Not only are some of these painfully drawn out “jokes” incredibly unfunny, but they can also be remarkably offensive in some cases. There are some pretty insensitive allusions to sexual assault here, as well as a collection of secondary characters defined by negative racial stereotypes (even though I chuckled heartily when the Latina maid was revealed to have been faking her poor English the entire time).

Cinephiles often claim that increasingly sloppy writing led to audiences giving up on spoof movies, but the fact is that many of the more beloved examples of the genre contain some of the same issues as later films like A Haunted House – it’s just that we as an audience have (mostly) grown up and are now demanding more from our comedy. However, this isn’t the case everywhere, as – much like the Elves from Lord of the Rings – spoof movies never really died, they simply diminished.

A Haunted House made so much money that they immediately started working on a second one that released the following year (to even worse reviews), and the same team would later collaborate once again on yet another spoof, 50 Shades of Black. This kind of film clearly still exists and still makes a lot of money (especially here in Brazil), they just don’t have the same cultural impact that they used to in a pre-social-media-humor world.

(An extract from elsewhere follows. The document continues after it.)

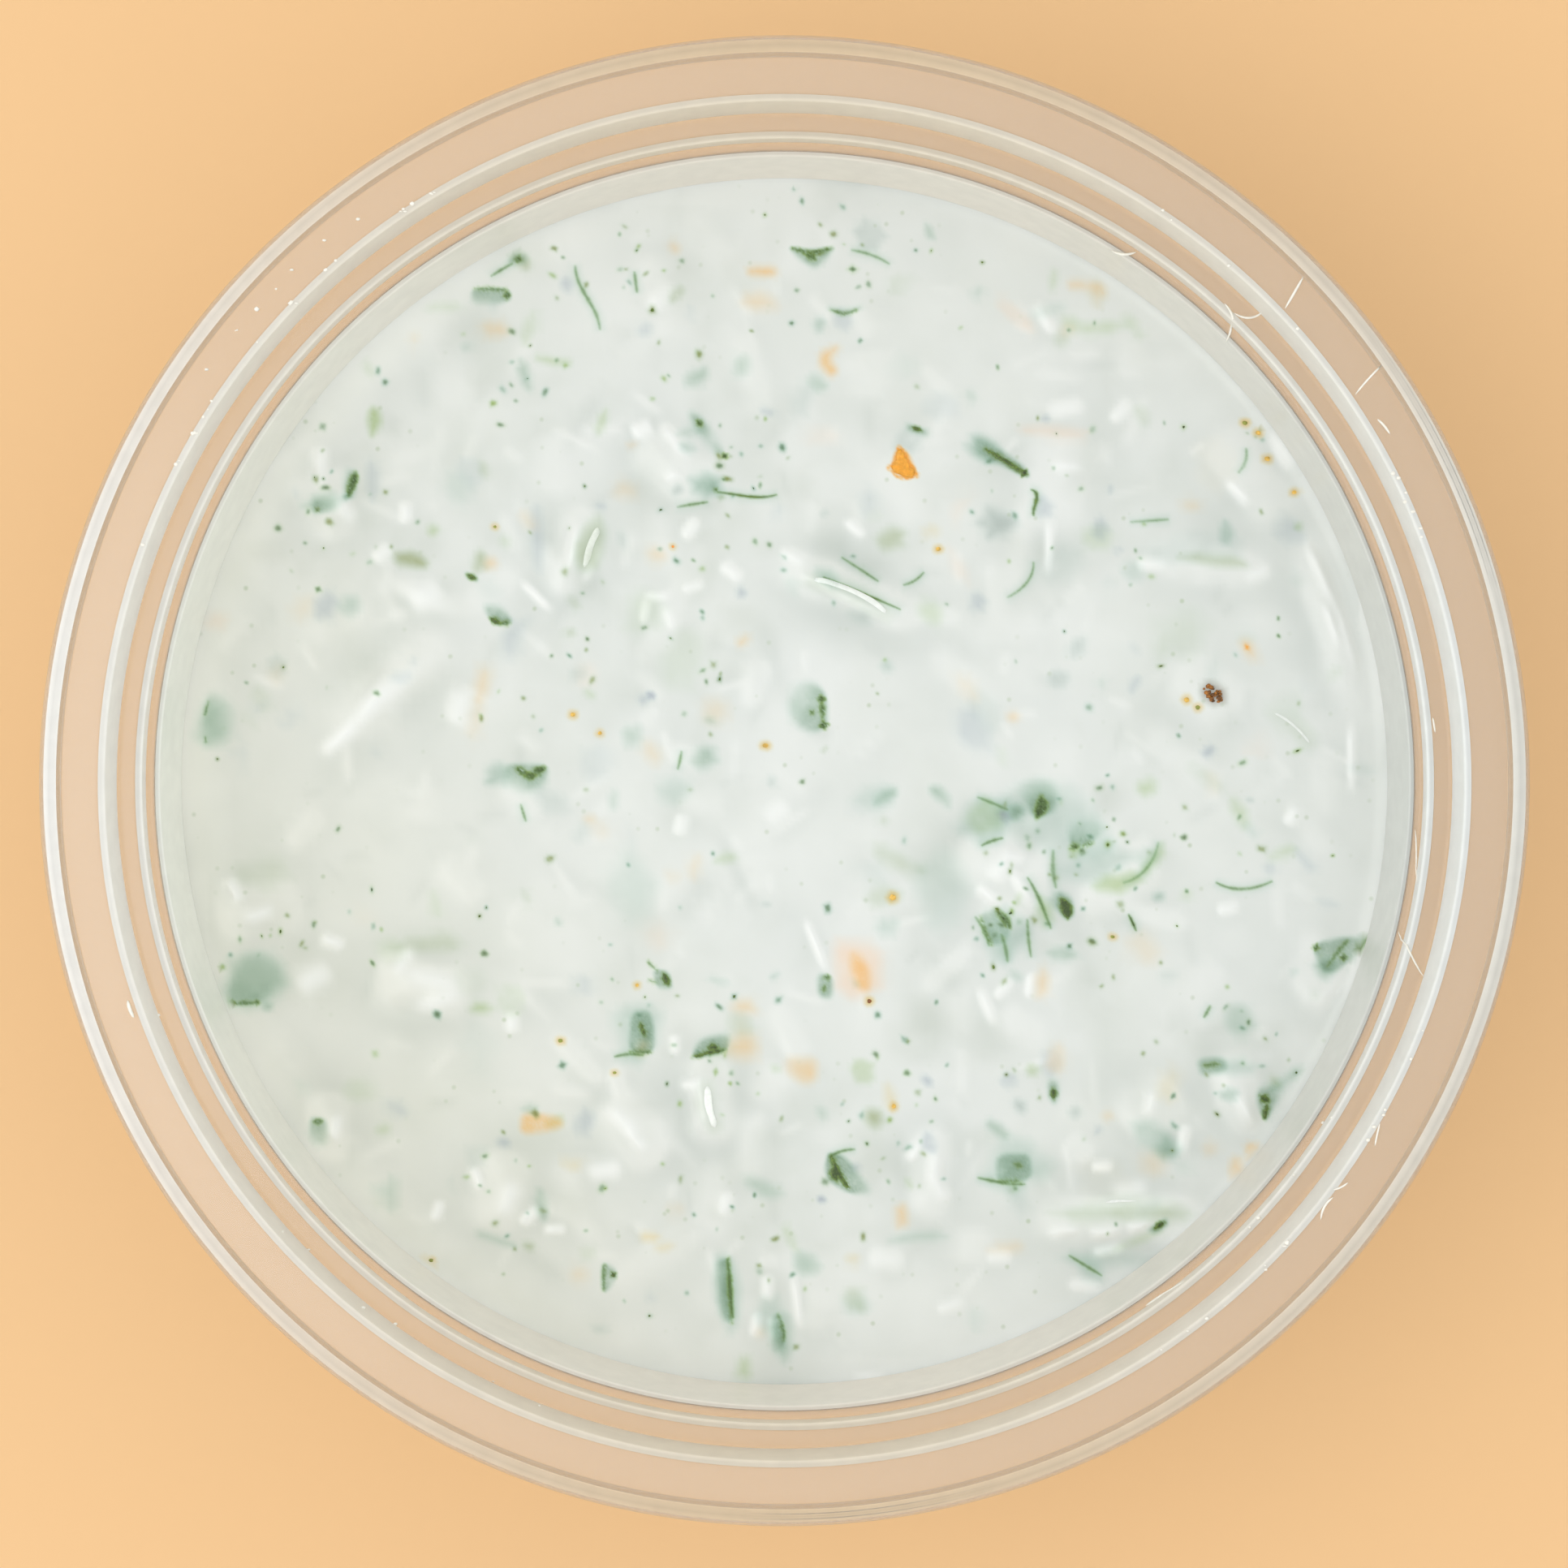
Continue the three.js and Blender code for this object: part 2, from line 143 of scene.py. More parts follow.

At the end of the day, A Haunted House is no comedic masterpiece, failing to live up to the laugh-out-loud thrills of films like Scary Movie 3, but it’s also not the trainwreck that most critics made it out to be back in 2013. Comedy is extremely subjective, and while the raunchy humor behind this flick definitely isn’t for everyone, I still think that this satirical romp is mostly harmless fun that might entertain Found Footage fans that don’t take themselves too seriously.